# Set problem:
Set down exactly the lines from the one with "module gland_nut() color(grey)" to the one with "bpy.context.scene.collection.objects.link(rigid_bodies[body])", both included, and no line outside that range.

# Task input:
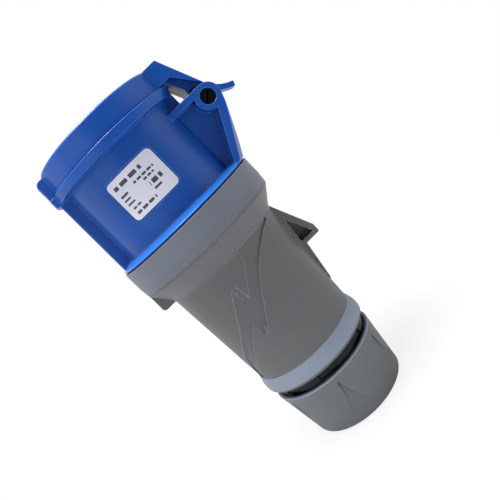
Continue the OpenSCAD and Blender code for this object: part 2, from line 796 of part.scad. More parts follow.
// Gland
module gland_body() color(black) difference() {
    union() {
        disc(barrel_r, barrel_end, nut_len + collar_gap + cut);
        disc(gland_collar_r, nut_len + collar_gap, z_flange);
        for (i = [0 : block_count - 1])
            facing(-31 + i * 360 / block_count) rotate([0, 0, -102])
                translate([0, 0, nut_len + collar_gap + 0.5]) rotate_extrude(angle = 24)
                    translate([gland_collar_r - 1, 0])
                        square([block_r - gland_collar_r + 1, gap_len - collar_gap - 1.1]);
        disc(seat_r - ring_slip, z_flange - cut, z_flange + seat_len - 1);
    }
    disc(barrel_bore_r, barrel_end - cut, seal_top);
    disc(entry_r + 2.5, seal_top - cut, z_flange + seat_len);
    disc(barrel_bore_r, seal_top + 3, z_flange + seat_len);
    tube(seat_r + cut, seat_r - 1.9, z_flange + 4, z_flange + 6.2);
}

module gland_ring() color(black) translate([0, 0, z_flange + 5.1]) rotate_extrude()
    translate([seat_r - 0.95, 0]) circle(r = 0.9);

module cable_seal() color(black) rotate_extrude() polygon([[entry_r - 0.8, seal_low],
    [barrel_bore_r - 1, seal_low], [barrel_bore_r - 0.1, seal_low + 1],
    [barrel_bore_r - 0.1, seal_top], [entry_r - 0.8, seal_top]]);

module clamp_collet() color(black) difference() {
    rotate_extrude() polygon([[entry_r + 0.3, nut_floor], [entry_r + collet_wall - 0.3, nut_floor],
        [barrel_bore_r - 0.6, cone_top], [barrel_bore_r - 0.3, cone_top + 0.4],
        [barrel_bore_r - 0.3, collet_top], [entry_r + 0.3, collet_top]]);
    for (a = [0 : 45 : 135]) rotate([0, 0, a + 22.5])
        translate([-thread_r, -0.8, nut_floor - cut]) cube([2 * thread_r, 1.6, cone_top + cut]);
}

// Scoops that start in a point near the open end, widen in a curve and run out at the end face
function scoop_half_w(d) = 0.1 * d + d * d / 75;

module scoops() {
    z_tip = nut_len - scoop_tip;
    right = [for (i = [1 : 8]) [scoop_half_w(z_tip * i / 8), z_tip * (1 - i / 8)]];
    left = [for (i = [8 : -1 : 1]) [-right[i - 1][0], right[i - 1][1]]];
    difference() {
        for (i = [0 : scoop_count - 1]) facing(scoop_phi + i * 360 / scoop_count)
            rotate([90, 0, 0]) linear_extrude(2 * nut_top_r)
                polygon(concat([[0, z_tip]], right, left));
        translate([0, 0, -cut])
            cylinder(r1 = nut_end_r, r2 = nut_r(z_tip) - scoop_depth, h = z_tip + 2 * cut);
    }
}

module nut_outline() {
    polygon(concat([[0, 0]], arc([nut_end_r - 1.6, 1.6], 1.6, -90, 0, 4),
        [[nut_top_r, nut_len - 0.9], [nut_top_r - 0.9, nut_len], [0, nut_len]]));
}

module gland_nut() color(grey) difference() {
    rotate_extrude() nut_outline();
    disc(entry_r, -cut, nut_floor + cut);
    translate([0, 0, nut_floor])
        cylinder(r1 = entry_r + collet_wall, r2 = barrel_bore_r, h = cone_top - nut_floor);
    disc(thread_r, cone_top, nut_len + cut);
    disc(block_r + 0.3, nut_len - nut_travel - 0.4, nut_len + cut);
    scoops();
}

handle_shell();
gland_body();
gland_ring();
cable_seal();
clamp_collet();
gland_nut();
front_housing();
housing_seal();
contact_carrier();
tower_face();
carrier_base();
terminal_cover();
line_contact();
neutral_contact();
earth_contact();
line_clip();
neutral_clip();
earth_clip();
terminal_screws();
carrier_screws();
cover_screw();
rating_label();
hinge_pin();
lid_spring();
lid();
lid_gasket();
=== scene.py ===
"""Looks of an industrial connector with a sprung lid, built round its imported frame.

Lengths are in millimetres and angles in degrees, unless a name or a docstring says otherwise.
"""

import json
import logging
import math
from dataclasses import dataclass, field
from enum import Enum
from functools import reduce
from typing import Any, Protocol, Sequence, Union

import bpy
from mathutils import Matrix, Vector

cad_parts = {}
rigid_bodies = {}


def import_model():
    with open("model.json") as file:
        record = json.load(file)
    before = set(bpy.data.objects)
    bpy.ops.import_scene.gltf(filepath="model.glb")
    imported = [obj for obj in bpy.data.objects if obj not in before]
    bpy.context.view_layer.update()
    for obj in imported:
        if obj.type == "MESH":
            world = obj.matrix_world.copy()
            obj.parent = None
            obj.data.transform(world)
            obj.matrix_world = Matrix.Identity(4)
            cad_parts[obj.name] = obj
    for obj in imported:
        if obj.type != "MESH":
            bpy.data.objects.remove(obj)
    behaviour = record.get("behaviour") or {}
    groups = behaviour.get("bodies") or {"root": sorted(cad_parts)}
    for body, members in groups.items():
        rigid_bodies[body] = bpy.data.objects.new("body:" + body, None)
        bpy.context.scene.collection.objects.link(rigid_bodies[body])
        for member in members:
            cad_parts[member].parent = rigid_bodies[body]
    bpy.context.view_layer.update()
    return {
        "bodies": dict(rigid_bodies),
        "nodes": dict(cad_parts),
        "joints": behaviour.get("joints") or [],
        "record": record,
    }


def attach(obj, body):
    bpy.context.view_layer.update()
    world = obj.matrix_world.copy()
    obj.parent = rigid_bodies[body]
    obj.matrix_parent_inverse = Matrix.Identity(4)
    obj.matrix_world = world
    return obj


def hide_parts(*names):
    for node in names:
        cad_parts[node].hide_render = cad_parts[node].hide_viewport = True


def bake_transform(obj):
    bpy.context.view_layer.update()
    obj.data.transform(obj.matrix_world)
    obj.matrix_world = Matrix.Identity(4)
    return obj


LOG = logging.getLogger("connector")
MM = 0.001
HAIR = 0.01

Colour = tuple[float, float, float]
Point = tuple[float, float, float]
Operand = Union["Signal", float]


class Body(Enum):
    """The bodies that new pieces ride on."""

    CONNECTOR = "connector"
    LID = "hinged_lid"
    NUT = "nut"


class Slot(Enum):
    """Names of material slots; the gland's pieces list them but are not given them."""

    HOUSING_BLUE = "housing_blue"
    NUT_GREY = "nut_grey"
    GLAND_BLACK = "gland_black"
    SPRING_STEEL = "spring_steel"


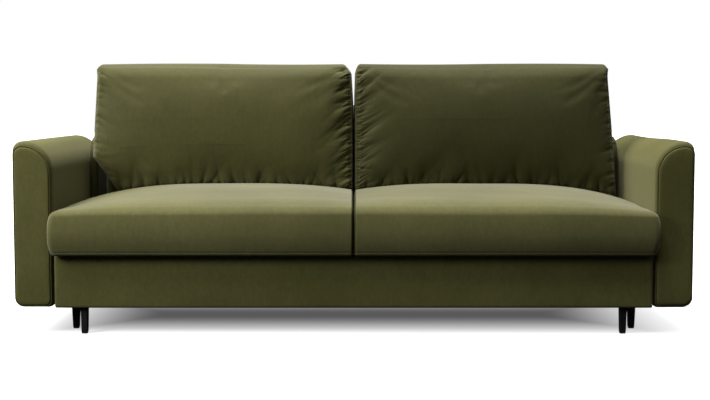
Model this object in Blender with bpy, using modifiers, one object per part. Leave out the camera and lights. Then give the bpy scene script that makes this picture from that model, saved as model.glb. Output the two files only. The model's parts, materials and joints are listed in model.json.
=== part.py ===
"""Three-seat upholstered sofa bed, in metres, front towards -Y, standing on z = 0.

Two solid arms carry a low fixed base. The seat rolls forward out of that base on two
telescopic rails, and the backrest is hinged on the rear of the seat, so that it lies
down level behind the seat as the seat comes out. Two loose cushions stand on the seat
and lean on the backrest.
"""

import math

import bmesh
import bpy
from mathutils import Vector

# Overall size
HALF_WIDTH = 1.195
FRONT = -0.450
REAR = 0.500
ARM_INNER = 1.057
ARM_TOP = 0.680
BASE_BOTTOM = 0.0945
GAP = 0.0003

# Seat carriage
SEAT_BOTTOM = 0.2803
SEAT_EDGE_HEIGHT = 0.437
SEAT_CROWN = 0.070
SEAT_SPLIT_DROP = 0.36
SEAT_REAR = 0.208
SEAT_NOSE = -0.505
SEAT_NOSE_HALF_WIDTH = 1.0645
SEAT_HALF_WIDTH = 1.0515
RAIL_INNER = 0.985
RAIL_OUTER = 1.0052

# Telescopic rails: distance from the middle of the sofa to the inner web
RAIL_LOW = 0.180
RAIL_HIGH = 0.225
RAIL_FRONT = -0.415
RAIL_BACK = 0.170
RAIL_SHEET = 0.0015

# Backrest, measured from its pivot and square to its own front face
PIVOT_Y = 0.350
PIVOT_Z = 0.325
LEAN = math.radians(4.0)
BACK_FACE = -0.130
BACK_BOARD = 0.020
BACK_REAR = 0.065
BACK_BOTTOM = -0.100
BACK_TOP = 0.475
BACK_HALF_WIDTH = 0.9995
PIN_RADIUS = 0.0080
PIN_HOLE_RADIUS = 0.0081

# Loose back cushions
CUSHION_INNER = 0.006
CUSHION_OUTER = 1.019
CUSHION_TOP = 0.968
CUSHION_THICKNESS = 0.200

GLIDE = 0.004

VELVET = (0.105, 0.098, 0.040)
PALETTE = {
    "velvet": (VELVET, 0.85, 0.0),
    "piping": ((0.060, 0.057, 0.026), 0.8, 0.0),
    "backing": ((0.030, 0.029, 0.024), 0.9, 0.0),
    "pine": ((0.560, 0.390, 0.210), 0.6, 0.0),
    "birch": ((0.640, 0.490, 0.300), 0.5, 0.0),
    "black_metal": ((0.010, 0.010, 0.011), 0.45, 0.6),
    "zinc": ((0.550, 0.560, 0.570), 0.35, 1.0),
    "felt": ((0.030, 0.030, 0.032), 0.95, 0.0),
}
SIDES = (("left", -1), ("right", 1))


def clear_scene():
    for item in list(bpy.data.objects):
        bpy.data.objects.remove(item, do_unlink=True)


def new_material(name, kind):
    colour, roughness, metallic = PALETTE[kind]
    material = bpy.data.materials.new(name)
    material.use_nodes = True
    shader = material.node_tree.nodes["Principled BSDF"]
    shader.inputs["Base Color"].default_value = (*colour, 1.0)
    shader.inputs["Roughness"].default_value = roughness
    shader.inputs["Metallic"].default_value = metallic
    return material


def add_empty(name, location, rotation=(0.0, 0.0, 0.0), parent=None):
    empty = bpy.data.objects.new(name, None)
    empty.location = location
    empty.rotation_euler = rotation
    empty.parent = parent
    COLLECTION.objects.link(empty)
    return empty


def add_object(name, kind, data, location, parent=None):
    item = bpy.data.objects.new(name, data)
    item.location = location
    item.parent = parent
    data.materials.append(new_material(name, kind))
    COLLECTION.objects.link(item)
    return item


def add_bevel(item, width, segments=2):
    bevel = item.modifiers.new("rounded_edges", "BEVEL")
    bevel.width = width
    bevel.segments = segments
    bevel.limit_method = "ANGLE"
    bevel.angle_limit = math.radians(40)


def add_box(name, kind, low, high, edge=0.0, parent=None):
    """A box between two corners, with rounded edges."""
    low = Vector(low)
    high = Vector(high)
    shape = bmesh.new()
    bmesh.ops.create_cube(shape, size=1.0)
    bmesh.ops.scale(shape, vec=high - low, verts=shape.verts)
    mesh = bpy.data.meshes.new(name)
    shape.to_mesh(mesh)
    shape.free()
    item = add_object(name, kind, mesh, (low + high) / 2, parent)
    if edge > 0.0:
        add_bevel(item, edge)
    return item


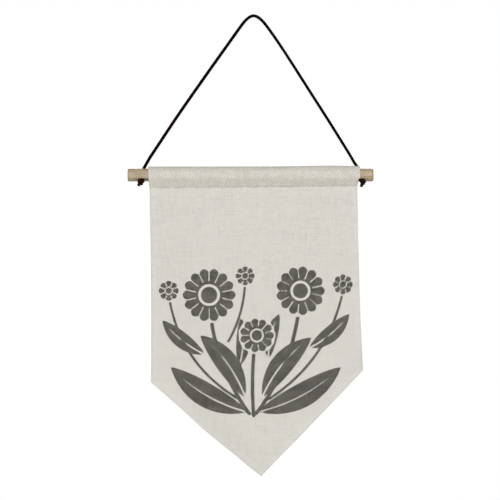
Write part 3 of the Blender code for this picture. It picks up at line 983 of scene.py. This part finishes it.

# Finished answer:
module gland_nut() color(grey) difference() {
    rotate_extrude() nut_outline();
    disc(entry_r, -cut, nut_floor + cut);
    translate([0, 0, nut_floor])
        cylinder(r1 = entry_r + collet_wall, r2 = barrel_bore_r, h = cone_top - nut_floor);
    disc(thread_r, cone_top, nut_len + cut);
    disc(block_r + 0.3, nut_len - nut_travel - 0.4, nut_len + cut);
    scoops();
}

handle_shell();
gland_body();
gland_ring();
cable_seal();
clamp_collet();
gland_nut();
front_housing();
housing_seal();
contact_carrier();
tower_face();
carrier_base();
terminal_cover();
line_contact();
neutral_contact();
earth_contact();
line_clip();
neutral_clip();
earth_clip();
terminal_screws();
carrier_screws();
cover_screw();
rating_label();
hinge_pin();
lid_spring();
lid();
lid_gasket();
=== scene.py ===
"""Looks of an industrial connector with a sprung lid, built round its imported frame.

Lengths are in millimetres and angles in degrees, unless a name or a docstring says otherwise.
"""

import json
import logging
import math
from dataclasses import dataclass, field
from enum import Enum
from functools import reduce
from typing import Any, Protocol, Sequence, Union

import bpy
from mathutils import Matrix, Vector

cad_parts = {}
rigid_bodies = {}


def import_model():
    with open("model.json") as file:
        record = json.load(file)
    before = set(bpy.data.objects)
    bpy.ops.import_scene.gltf(filepath="model.glb")
    imported = [obj for obj in bpy.data.objects if obj not in before]
    bpy.context.view_layer.update()
    for obj in imported:
        if obj.type == "MESH":
            world = obj.matrix_world.copy()
            obj.parent = None
            obj.data.transform(world)
            obj.matrix_world = Matrix.Identity(4)
            cad_parts[obj.name] = obj
    for obj in imported:
        if obj.type != "MESH":
            bpy.data.objects.remove(obj)
    behaviour = record.get("behaviour") or {}
    groups = behaviour.get("bodies") or {"root": sorted(cad_parts)}
    for body, members in groups.items():
        rigid_bodies[body] = bpy.data.objects.new("body:" + body, None)
        bpy.context.scene.collection.objects.link(rigid_bodies[body])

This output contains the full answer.